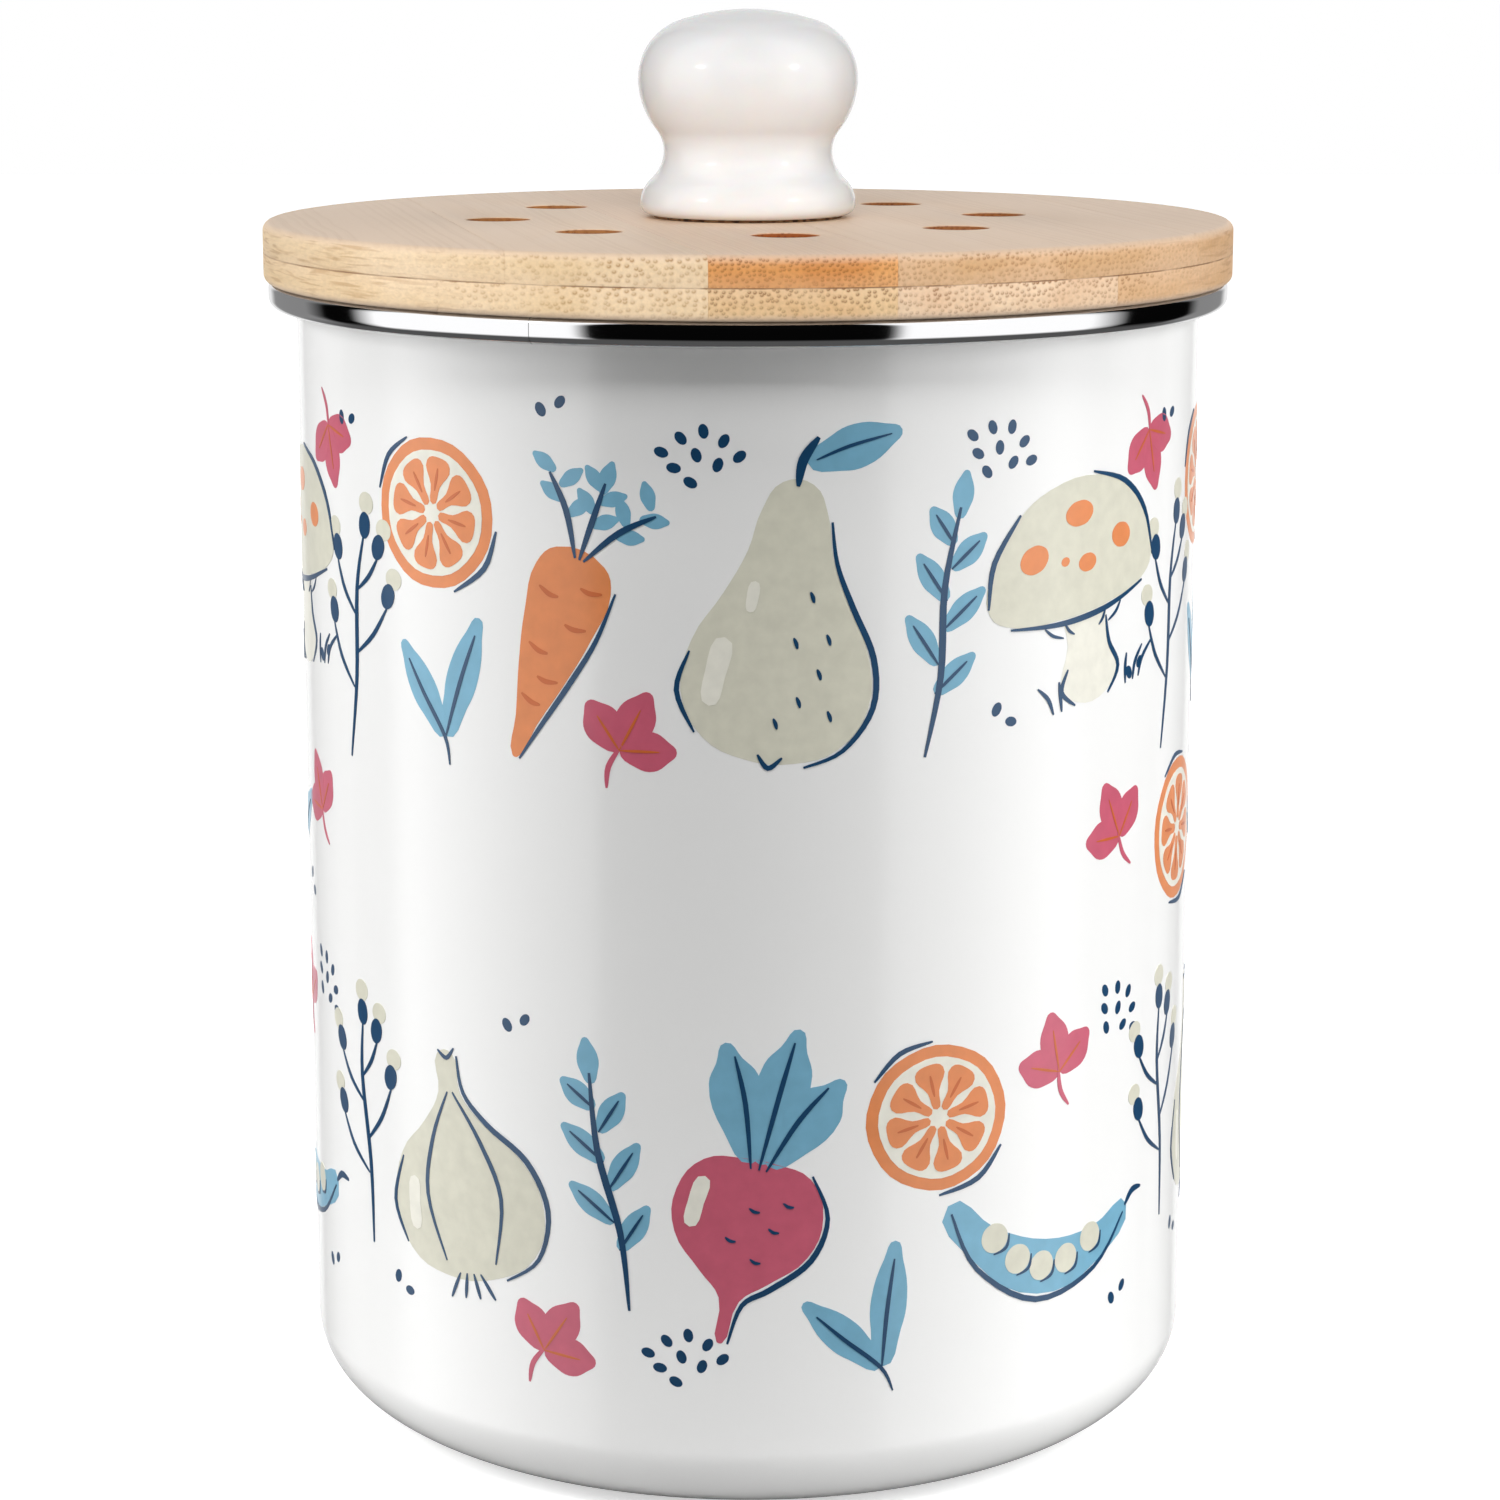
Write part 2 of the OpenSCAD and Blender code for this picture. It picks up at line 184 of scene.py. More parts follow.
drum_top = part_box("canister_shell")[1].z / MM
drum_r = 84.1
wall = 1.2
corner = 12.8
panel_r, panel_lift, panel_slope = 62, 1.6, 3
hem_r, hem_h, bend = 88.65, 3.6, 0.8
fold = hem_h / 2
hem_gap = hem_h - 2 * wall
hem_end_r = drum_r + 1.4
flat_r = drum_r - corner
drum = turned("enamel_drum", [
    (0, panel_lift), (panel_r, panel_lift), (panel_r + panel_slope, 0),
    *arc(flat_r, corner, corner, -90, 0, 16),
    *arc(drum_r + bend, drum_top - wall - bend, bend, 180, 90, 4),
    *arc(hem_r - fold, drum_top - fold, hem_gap / 2, 90, -90, 4),
    (hem_end_r, drum_top - fold - hem_gap / 2), (hem_end_r, drum_top - hem_h),
    *arc(hem_r - fold, drum_top - fold, fold, -90, 90, 10),
    *arc(drum_r + bend, drum_top - wall - bend, bend + wall, 90, 180, 6),
    *arc(flat_r, corner, corner - wall, 0, -90, 12),
    (panel_r + panel_slope, wall), (panel_r, panel_lift + wall), (0, panel_lift + wall)], steps=256)
fitted(drum, "canister", "canister_shell", enamel)


# Print: ceramic inks laid on the fired enamel as a transfer and fired again, so they are sunk in the
# gloss. Kitchen scraps and twigs go round the drum in three rows. The middle row leaves out a bare
# label at the front.

# An ink starts a little under the enamel's face, and each layer stands a step higher.
ink_under, ink_step = 0.04, 0.03
# The print repeats three times round the drum, and is cut in slices narrow enough to follow its curve.
tile_w = math.tau * drum_r / 3
slice_w = tile_w / 58
label_half, label_low, label_high = 76, 91, 136


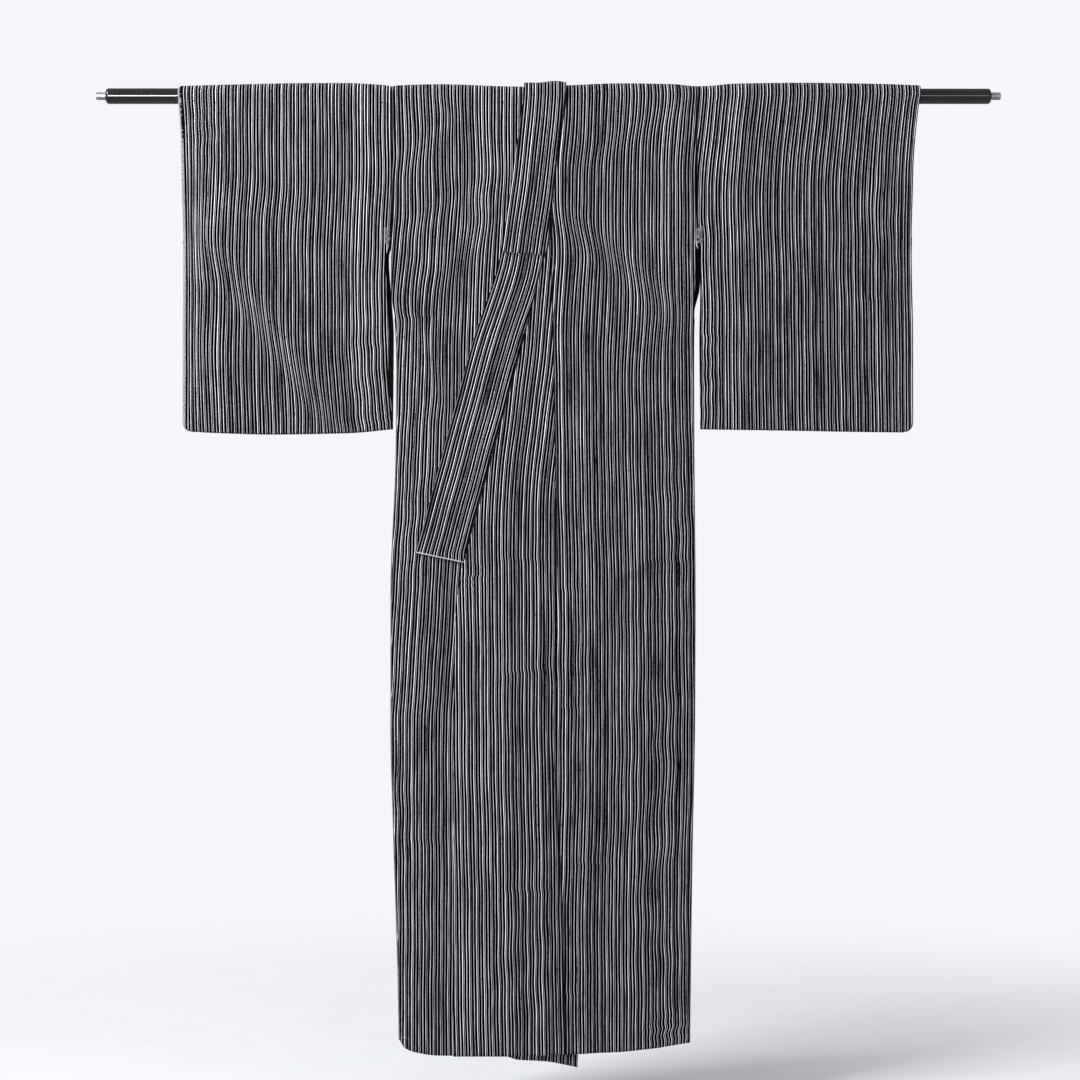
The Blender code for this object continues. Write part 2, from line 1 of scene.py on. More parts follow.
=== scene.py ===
"""The looks of a striped kimono hung on a black rod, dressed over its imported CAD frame.

Metres, +Z up. The origin is the middle of the rod's axis, the front faces -Y, and +X is the wearer's
left. Heights on the cloth are given as a drop, the distance below the rod's axis. Each cut piece is
made again as a fine thin shell on its solid's own form, so the edges and large folds here are the
same as the solids'. The creases, the sway of the stripes, the sewing and the finishes are added here.
"""
import logging
import math
from dataclasses import dataclass
from enum import Enum
from typing import Callable, NamedTuple

import bpy
import numpy as np
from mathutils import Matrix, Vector


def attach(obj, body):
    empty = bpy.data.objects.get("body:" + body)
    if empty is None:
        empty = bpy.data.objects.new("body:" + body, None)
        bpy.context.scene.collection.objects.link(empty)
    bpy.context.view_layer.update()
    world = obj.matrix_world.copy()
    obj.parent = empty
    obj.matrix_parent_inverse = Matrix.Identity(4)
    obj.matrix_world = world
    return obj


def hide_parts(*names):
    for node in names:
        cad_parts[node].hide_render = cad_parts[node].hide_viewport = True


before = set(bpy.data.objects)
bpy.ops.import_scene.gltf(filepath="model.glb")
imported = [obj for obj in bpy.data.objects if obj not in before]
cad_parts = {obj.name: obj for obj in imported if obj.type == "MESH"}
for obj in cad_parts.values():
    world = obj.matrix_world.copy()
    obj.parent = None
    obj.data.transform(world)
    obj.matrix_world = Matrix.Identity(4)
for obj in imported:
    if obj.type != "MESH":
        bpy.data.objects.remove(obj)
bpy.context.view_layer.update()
BODY = "root"
log = logging.getLogger("kimono")

# Short names for types
Array = np.ndarray
Material = bpy.types.Material
Piece = bpy.types.Object
Socket = bpy.types.NodeSocket

# The rod
ROD_RADIUS = 0.0127
ROD_HALF_LENGTH = 0.716
ROD_END_ROUND = 0.005
PEG_RADIUS = 0.0061
PEG_END = 0.7315

# The solids' walls and the spaces between them
SOLID_CLOTH = 0.0020
SOLID_COLLAR = 0.0024
SOLID_OVERCOLLAR = 0.0012
SEAM_GAP = 0.0003
HANG = ROD_RADIUS + 0.0007 + SOLID_CLOTH / 2
SEAM_HALF = 0.0040
PINCH_WIDTH = 0.060
UPPER_LEVEL = 0.0050
COLLAR_TOP_LEVEL = 0.0033
OVERCOLLAR_STEP = SOLID_COLLAR / 2 + SEAM_GAP + 0.0002 + SOLID_OVERCOLLAR / 2
UNDER_COLLAR_LEVEL = 0.0002
LEVEL_FADE = 0.030

# The cut
ARMHOLE_DROP = 0.235
SIDE_OPENING_END = 0.360
CUFF_DROP = 0.230
NECK_RIGHT = -0.0400
NECK_LEFT = 0.0292
BACK_NECK_DROP = 0.0450
BACK_NECK_STEP = 0.0456
BACK_NECK_CURVE = 0.0040
CENTRE_BACK = -0.0056
BODY_LENGTH = 1.550
SLEEVE_LENGTH = 0.545
SLEEVE_CORNER = 0.013
OVERCOLLAR_END = 0.2603
COLLAR_END = 0.7550
COLLAR_TIP = 0.7560
COLLAR_SLANT = 0.0160
OKUMI_TOP = 0.190
OKUMI_TOP_WIDTH = 0.0022
HEM_STRETCH_FROM = 0.83

# The shells' walls and the spacing of their rows and columns
CLOTH = 0.0017
COLLAR_CLOTH = 0.0021
OVERCOLLAR_CLOTH = 0.0010
EDGE_ROUND = 0.28
ROW_STEP = 0.0062
COLLAR_ROW_STEP = 0.0054
LEAST_STEP = 0.0011
COLUMN_STEP = 0.0052
EDGE_INSETS = (0.0, 0.0008, 0.0020, 0.0036)
EDGE_CLEAR = 1.5
CREASE_ROWS = (-0.0062, -0.0040, -0.0022, -0.0008, 0.0006, 0.0020, 0.0036, 0.0060)
NECK_ROWS = (0.0, 0.35, 0.65, 1.0)
CORNER_ROWS = (0.95, 0.7, 0.46, 0.27, 0.12)
OKUMI_ROW = 0.0015
OPENING_ROW = 0.001
ARC_STEPS = 18
BACK_NECK_ROWS = 8
TURN_STEPS = 5
TURN_BULGE = 0.0016
TURN_EASE = 0.030
# How the half rounds' steps are spread for the shade painted along their middle
TURN_SEEN = 0.012
TINY = 1e-12

# Seams: how far they draw the cloth in, how near them that is felt, and how far their shade reaches
SEWN_DIP = 0.0010
BACK_SEWN_DIP = 0.0011
SEWN_REACH = 0.0030
SEWN_EASE = 0.030
SKIRT_DIP = 0.5
SKIRT_FROM = 0.95
SKIRT_EASE = 0.20
SEAM_SHADE = 0.0012
NECK_SHADE = 0.0010
NECK_SHADE_FROM = 0.12
NECK_SHADE_EASE = 0.15

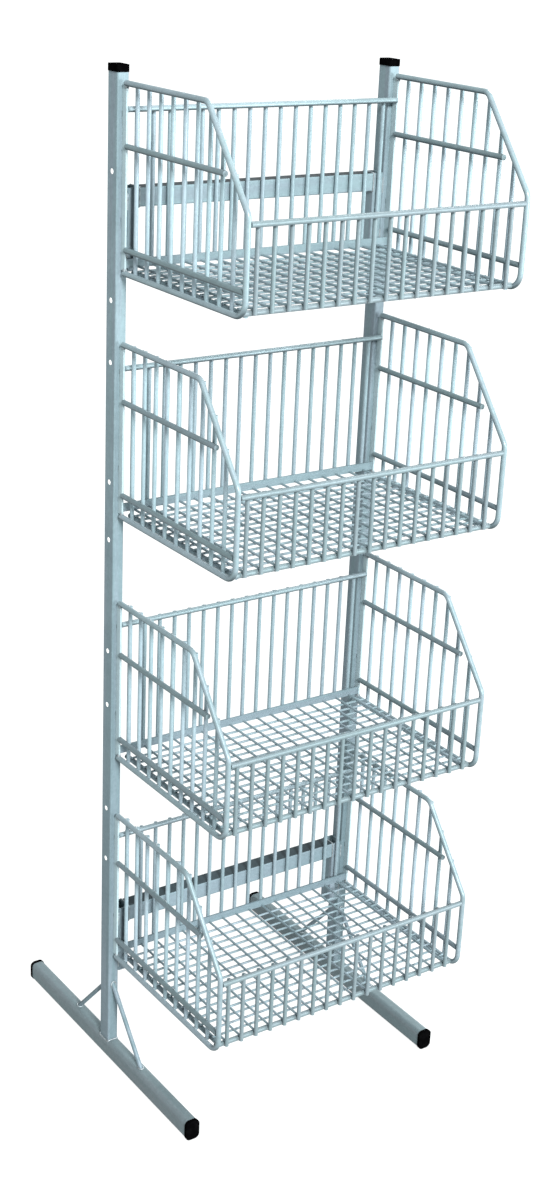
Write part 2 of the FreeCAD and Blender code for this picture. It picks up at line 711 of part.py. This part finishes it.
def make_stand():
    for side in SIDES:
        make_upright(side)
        make_upright_cap(side)
        make_foot(side)
        make_foot_plugs(side)
        for end in ("front", "rear"):
            make_brace(side, end)
    bars = {"upper": f"({UPRIGHT_TOP} - dims.upper_bar_drop)", "lower": "dims.lower_bar_level"}
    for which, top in bars.items():
        make_crossbar(which, top)
        for side in SIDES:
            make_post(which, side, top)
    pieces = make_basket_pieces()
    for tier, level in zip(TIERS, LEVELS):
        for name, wires in pieces.items():
            group = group_pieces(f"{tier}_{name}", wires)
            place(group, y=FACE_Y, z=level)


def write_parts():
    """Checks every object and writes each node's shape to its own file."""
    for thing in document.Objects:
        if "Invalid" in thing.State or "Error" in thing.State:
            raise RuntimeError(f"{thing.Name} did not compute: {thing.State}")
    os.makedirs("parts", exist_ok=True)
    for thing in nodes:
        shape = thing.Shape
        if shape.isNull() or not shape.isValid() or not shape.Solids:
            raise RuntimeError(f"{thing.Label} has no valid solid")
    for thing in nodes:
        thing.Shape.exportStep(f"parts/{thing.Label}.step")
    print(len(nodes), "nodes,", sum(len(thing.Shape.Solids) for thing in nodes), "solids")


fill_sheet()
make_stand()
document.recompute()
write_parts()
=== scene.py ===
import json
import math

import bmesh
import bpy
from mathutils import Matrix, Vector


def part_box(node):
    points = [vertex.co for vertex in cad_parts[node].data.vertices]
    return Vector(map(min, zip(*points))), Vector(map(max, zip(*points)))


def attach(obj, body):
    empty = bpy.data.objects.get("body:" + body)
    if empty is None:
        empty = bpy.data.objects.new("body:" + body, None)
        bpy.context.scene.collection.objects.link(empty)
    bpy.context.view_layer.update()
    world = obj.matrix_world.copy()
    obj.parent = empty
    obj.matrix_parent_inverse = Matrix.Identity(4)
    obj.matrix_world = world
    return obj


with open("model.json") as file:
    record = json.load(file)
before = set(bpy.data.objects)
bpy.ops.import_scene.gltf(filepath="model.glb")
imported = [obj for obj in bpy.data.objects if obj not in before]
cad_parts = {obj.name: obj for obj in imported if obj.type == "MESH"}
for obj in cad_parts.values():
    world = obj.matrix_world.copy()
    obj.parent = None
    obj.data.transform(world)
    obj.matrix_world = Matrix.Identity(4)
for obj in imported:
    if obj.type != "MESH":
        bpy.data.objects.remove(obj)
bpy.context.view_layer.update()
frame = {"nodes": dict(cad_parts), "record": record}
nodes = frame["nodes"]

TIERS = ("basket_top", "basket_upper", "basket_lower", "basket_bottom")
SIDES = ("left", "right")
MM = 0.001

# The photograph's camera, in the model's own frame.
FOCAL_PIXELS = 1817.3
IMAGE_HEIGHT = 1200
SENSOR = 36.0
CAMERA_PLACE = Vector((-1.6698, -2.4292, 2.0386))
CAMERA_YAW = math.radians(35.335)
CAMERA_PITCH = math.radians(21.579)
CAMERA_ROLL = math.radians(2.643)
CLIP_END = 400


def make_camera():
    """Places the camera of the photograph."""
    forward = Vector((
        math.sin(CAMERA_YAW) * math.cos(CAMERA_PITCH),
        math.cos(CAMERA_YAW) * math.cos(CAMERA_PITCH),
        -math.sin(CAMERA_PITCH),
    ))
    level_right = Vector((math.cos(CAMERA_YAW), -math.sin(CAMERA_YAW), 0))
    level_up = level_right.cross(forward)
    right = math.cos(CAMERA_ROLL) * level_right + math.sin(CAMERA_ROLL) * level_up
    up = -math.sin(CAMERA_ROLL) * level_right + math.cos(CAMERA_ROLL) * level_up
    data = bpy.data.cameras.new("camera")
    data.sensor_width = SENSOR
    data.lens = FOCAL_PIXELS / IMAGE_HEIGHT * SENSOR
    data.clip_end = CLIP_END
    camera = bpy.data.objects.new("camera", data)
    turn = Matrix((right, up, -forward)).transposed()
    camera.matrix_world = Matrix.Translation(CAMERA_PLACE) @ turn.to_4x4()
    bpy.context.scene.collection.objects.link(camera)
    bpy.context.scene.camera = camera


def add_light(name, kind, place, target, power, **settings):
    """Adds a light at a place, turned to a target."""
    data = bpy.data.lights.new(name, kind)
    data.energy = power
    for key, value in settings.items():
        setattr(data, key, value)
    light = bpy.data.objects.new(name, data)
    light.location = place
    aim = Vector(target) - Vector(place)
    light.rotation_euler = aim.to_track_quat("-Z", "Y").to_euler()
    bpy.context.scene.collection.objects.link(light)


# Materials


class Graph:
    """A new material's node tree, with a short way to add and join nodes."""

    def __init__(self, name):
        self.material = bpy.data.materials.new(name)
        self.material.use_nodes = True
        self.tree = self.material.node_tree
        self.shader = self.tree.nodes["Principled BSDF"]

    def add(self, kind, settings=None, **inputs):
        """A new node, with its settings, and values or other nodes' outputs for its inputs."""
        node = self.tree.nodes.new(kind)
        for key, value in (settings or {}).items():
            setattr(node, key, value)
        for key, value in inputs.items():
            self.feed(node.inputs[key.replace("_", " ")], value)
        return node

    def feed(self, socket, value):
        if isinstance(value, bpy.types.NodeSocket):
            self.tree.links.new(value, socket)
        else:
            socket.default_value = value

    def place(self, stretch=(1, 1, 1)):
        """The object's own coordinates in metres, shrunk along the axes that the stretch names."""
        texture = self.add("ShaderNodeTexCoord")
        mapping = self.add("ShaderNodeMapping", Vector=texture.outputs["Object"])
        mapping.inputs["Scale"].default_value = stretch
        return mapping.outputs["Vector"]

    def height(self):
        """The height above the floor in metres."""
        split = self.add("ShaderNodeSeparateXYZ", Vector=self.place())
        return split.outputs["Z"]

    def upward(self):
        """How far a face looks up: 1 for a level top, 0 for an upright wall and -1 for an underside."""
        normal = self.add("ShaderNodeNewGeometry").outputs["Normal"]
        split = self.add("ShaderNodeSeparateXYZ", Vector=normal)
        return split.outputs["Z"]

    def noise(self, place, scale, detail=3.0, roughness=0.5):
        """A soft random pattern between 0 and 1."""
        node = self.add("ShaderNodeTexNoise", Vector=place, Scale=scale, Detail=detail, Roughness=roughness)
        return node.outputs["Fac"]

    def ramp(self, factor, stops):
        """A colour along a factor, from two stops of (position, colour)."""
        node = self.add("ShaderNodeValToRGB", Fac=factor)
        for element, (position, colour) in zip(node.color_ramp.elements, stops):
            element.position = position
            element.color = (*colour, 1)
        return node.outputs["Color"]

    def mix(self, factor, first, second, blend="MIX"):
        """Blends two colours, each of them three numbers or another node's output."""
        node = self.add("ShaderNodeMix", {"data_type": "RGBA", "blend_type": blend})
        for name, value in (("Factor_Float", factor), ("A_Color", first), ("B_Color", second)):
            socket = next(item for item in node.inputs if item.identifier == name)
            self.feed(socket, (*value, 1) if isinstance(value, tuple) else value)
        return next(item for item in node.outputs if item.identifier == "Result_Color")

    def span(self, value, low, high, start=0.0, end=1.0):
        """Carries the stretch from start to end over to the stretch from low to high."""
        node = self.add("ShaderNodeMapRange", Value=value)
        node.inputs["From Min"].default_value = start
        node.inputs["From Max"].default_value = end
        node.inputs["To Min"].default_value = low
        node.inputs["To Max"].default_value = high
        return node.outputs["Result"]

    def bumps(self, *layers):
        """Stacks bumps of (height, strength, distance) and gives them to the shader."""
        normal = None
        for height, strength, distance in layers:
            bump = self.add("ShaderNodeBump", Strength=strength, Distance=distance, Height=height)
            if normal:
                self.feed(bump.inputs["Normal"], normal)
            normal = bump.outputs["Normal"]
        self.surface(Normal=normal)

    def surface(self, **inputs):
        """Gives values or other nodes' outputs to the shader."""
        for key, value in inputs.items():
            self.feed(self.shader.inputs[key.replace("_", " ")], value)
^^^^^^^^
**Work to complete**. Reproduce, word for word, every line from the start of the records down to and including the line with "imported CAD frame."; skip the pictures.

**Result**.
Write part 2 of the OpenSCAD and Blender code for this picture. It picks up at line 184 of scene.py. More parts follow.
drum_top = part_box("canister_shell")[1].z / MM
drum_r = 84.1
wall = 1.2
corner = 12.8
panel_r, panel_lift, panel_slope = 62, 1.6, 3
hem_r, hem_h, bend = 88.65, 3.6, 0.8
fold = hem_h / 2
hem_gap = hem_h - 2 * wall
hem_end_r = drum_r + 1.4
flat_r = drum_r - corner
drum = turned("enamel_drum", [
    (0, panel_lift), (panel_r, panel_lift), (panel_r + panel_slope, 0),
    *arc(flat_r, corner, corner, -90, 0, 16),
    *arc(drum_r + bend, drum_top - wall - bend, bend, 180, 90, 4),
    *arc(hem_r - fold, drum_top - fold, hem_gap / 2, 90, -90, 4),
    (hem_end_r, drum_top - fold - hem_gap / 2), (hem_end_r, drum_top - hem_h),
    *arc(hem_r - fold, drum_top - fold, fold, -90, 90, 10),
    *arc(drum_r + bend, drum_top - wall - bend, bend + wall, 90, 180, 6),
    *arc(flat_r, corner, corner - wall, 0, -90, 12),
    (panel_r + panel_slope, wall), (panel_r, panel_lift + wall), (0, panel_lift + wall)], steps=256)
fitted(drum, "canister", "canister_shell", enamel)


# Print: ceramic inks laid on the fired enamel as a transfer and fired again, so they are sunk in the
# gloss. Kitchen scraps and twigs go round the drum in three rows. The middle row leaves out a bare
# label at the front.

# An ink starts a little under the enamel's face, and each layer stands a step higher.
ink_under, ink_step = 0.04, 0.03
# The print repeats three times round the drum, and is cut in slices narrow enough to follow its curve.
tile_w = math.tau * drum_r / 3
slice_w = tile_w / 58
label_half, label_low, label_high = 76, 91, 136


The Blender code for this object continues. Write part 2, from line 1 of scene.py on. More parts follow.
=== scene.py ===
"""The looks of a striped kimono hung on a black rod, dressed over its imported CAD frame.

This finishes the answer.